Banks See Metals Prices Retreat This Year


". . .China will become the main source of event risk for commodity markets"

Our favorite doomsayer Ambrose Evans-Pritchard of The Telegraph quotes research from Deutsche Bank and RBS in a recent article Michael Lewis, commodities chief at Deutsche Bank as says, "We believe overheating risks in China are escalating, heading into the second quarter, we believe China will become the main source of event risk for commodity markets, specifically industrial metals."

The bank believes Beijing is likely to slash growth in spending on infrastructure from 120% last year to just 7% this year. Deutsche expects China's central bank to cut loan quotas by almost a quarter to 7.5 trillion Yuan ($1.1 trillion) this year, raise rates, and tighten reserve rules to choke inflation, while local authorities take their own measures to curb the property boom.
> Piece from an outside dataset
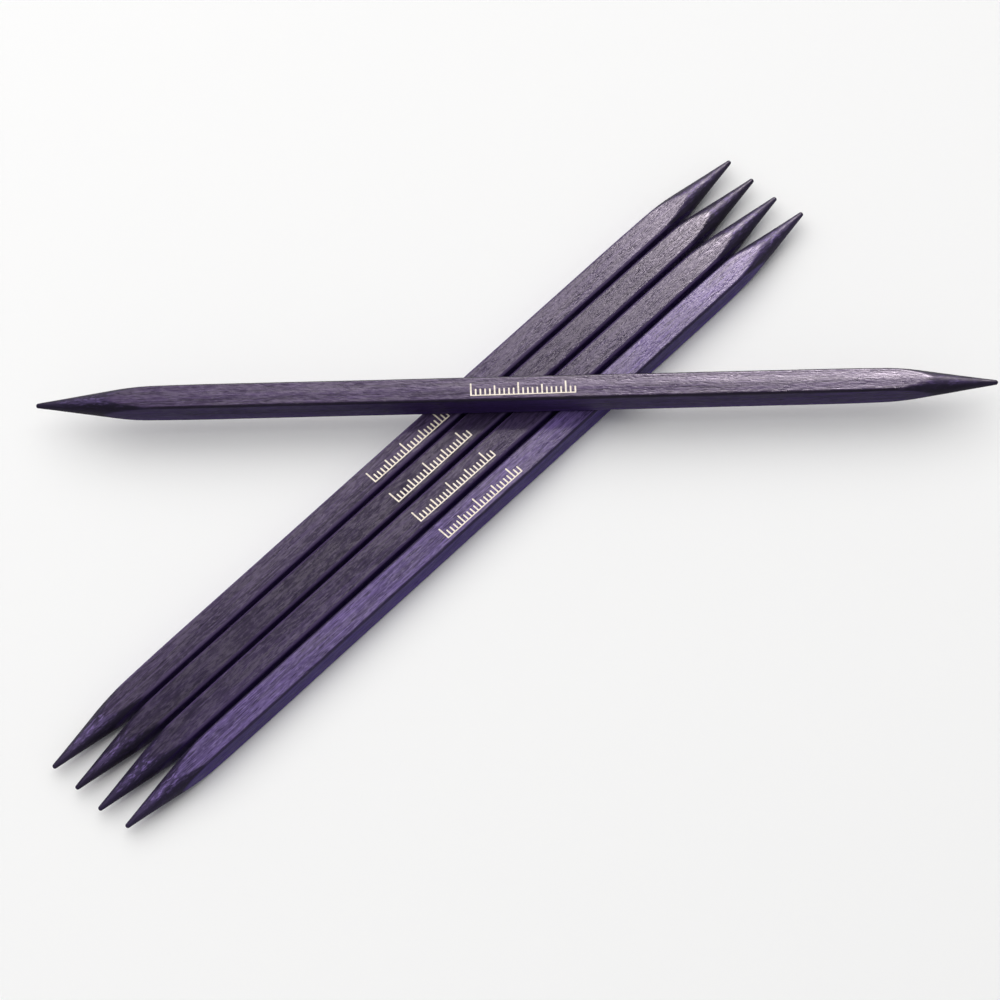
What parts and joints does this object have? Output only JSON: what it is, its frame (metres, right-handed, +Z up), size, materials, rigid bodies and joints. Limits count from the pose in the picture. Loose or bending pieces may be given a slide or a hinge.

As lead, zinc, copper, and nickel are all highly leveraged to China's building cycle, consumption will be hit dramatically if investment is cut back as expected.

RBS is in broad agreement saying China has been the main engine of metals price increases sucking in up to 40% of the world's consumption but more controversially it claims much of the buying was speculative and large inventory-position risk still exists that hasn't been touched despite industrial activity.

RBS is expecting prices to fall back over Q2 and Q3, not collapse but retrench as final consumption fails to continue its heady growth of H209. The bank also warned that a surge of pent-up supply from mines is "waiting in the wings to make its grand entrance" just at the wrong moment as the global recovery goes through a patch of turbulence.

RBS is most bearish on gold, forecasting a 17% drop to $925/oz. later this year. The metal will lose its 'anti-dollar' appeal as the dollar grinds higher and the Fed tightens, but shoot to fresh records above $1,300 by 2013.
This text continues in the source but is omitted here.